No início de 2005 conversando com o ex-piloto
Luiz Valente, ele já
com 94 anos tinha todo o direito de ter esses lapsos de memória, me
disse que sua carretera sempre foi seu próprio carro de uso
pessoal, um Ford Coupe 1938, que era devidamente depenado e equipado
com um motor V8 (8BA) com equipamentos “Edelbrock” especialmente
para participar da "Mil Milhas Brasileiras".
Após cada corrida, era remontado: recolocados os pára-lamas, capô,
motor original e acessórios. Por exemplo: às vezes, até as pesadas
portas eram substituídas por réplicas em madeira, mais leves (não
havia ainda a fibra de vidro). Esse carro só foi usado nas Mil
Milhas, de 1956 até 1961.
"- Não havia muitas corridas, não compensava manter dois carros",
disse ele, que tinha um "charutinho" Mecânica Nacional, o "Duchen
Especial" nº 22.
Mas examinando suas fotos, eu via duas carreteiras diferentes, uma
preta e outra branca. Ao ser questionado respondeu: "- Não, eu sempre
tive só uma carreteira, era o meu Ford 38."
Insisti. "- Mas veja, essa tem o pára-brisa dividido e essa
outra tem o pára-brisa inteiriço", falei. "- É. Mas será que
era minha?

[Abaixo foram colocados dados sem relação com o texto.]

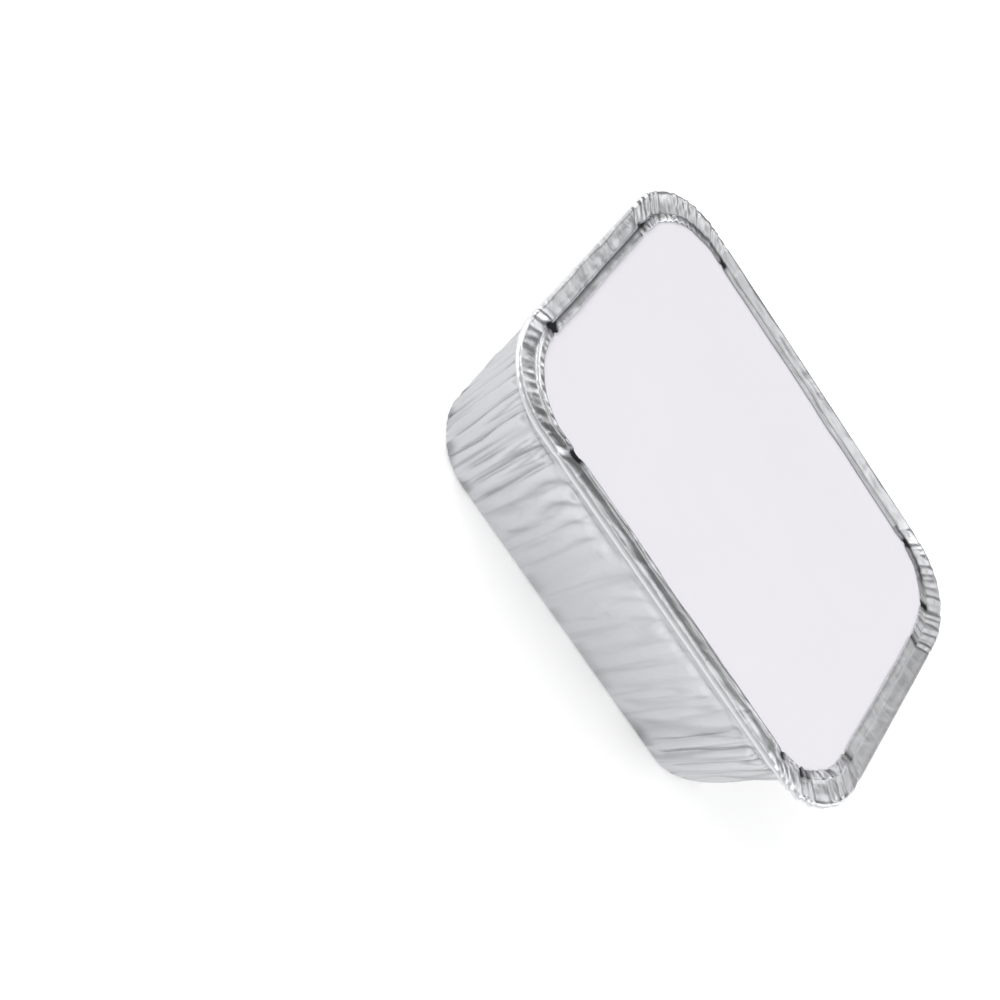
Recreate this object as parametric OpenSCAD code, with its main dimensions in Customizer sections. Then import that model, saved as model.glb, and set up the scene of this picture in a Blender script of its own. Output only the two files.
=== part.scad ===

Eu lembro que só tive uma."
Como semanas depois voltei à sua casa para conversar com
Luiz Carlos
Valente, seu filho, aproveitei e perguntei também a ele, que disse:
"- Pai, essa é a carreteira F600!".
E Luiz Valente desandou a falar. "- Ah! Sei, essa foi uma carreteira Ford
1934, que comprei em 1963 do Cláudio, que era mecânico do Justino de
Maio, ele estava preparando, mas acho que perdeu o entusiasmo e me
vendeu. Ela veio sem motor e então eu coloquei um do Ford F600 com
carburador quadrijet, comando de válvulas de competição e um
balanceamento muito bem feito."
F600 era um caminhão da Ford. E a sigla funcionou como uma chave que
abriu um cofre, uma gaveta, sei lá. Foi só ouvi-la e ele se lembrou
instantaneamente de tudo, sem nem parar para pensar. Não sei não,
mas tenho a impressão que se perguntasse quanto pagou, ele também
responderia sem pestanejar.
Estranhos caminhos esses de nossa memória.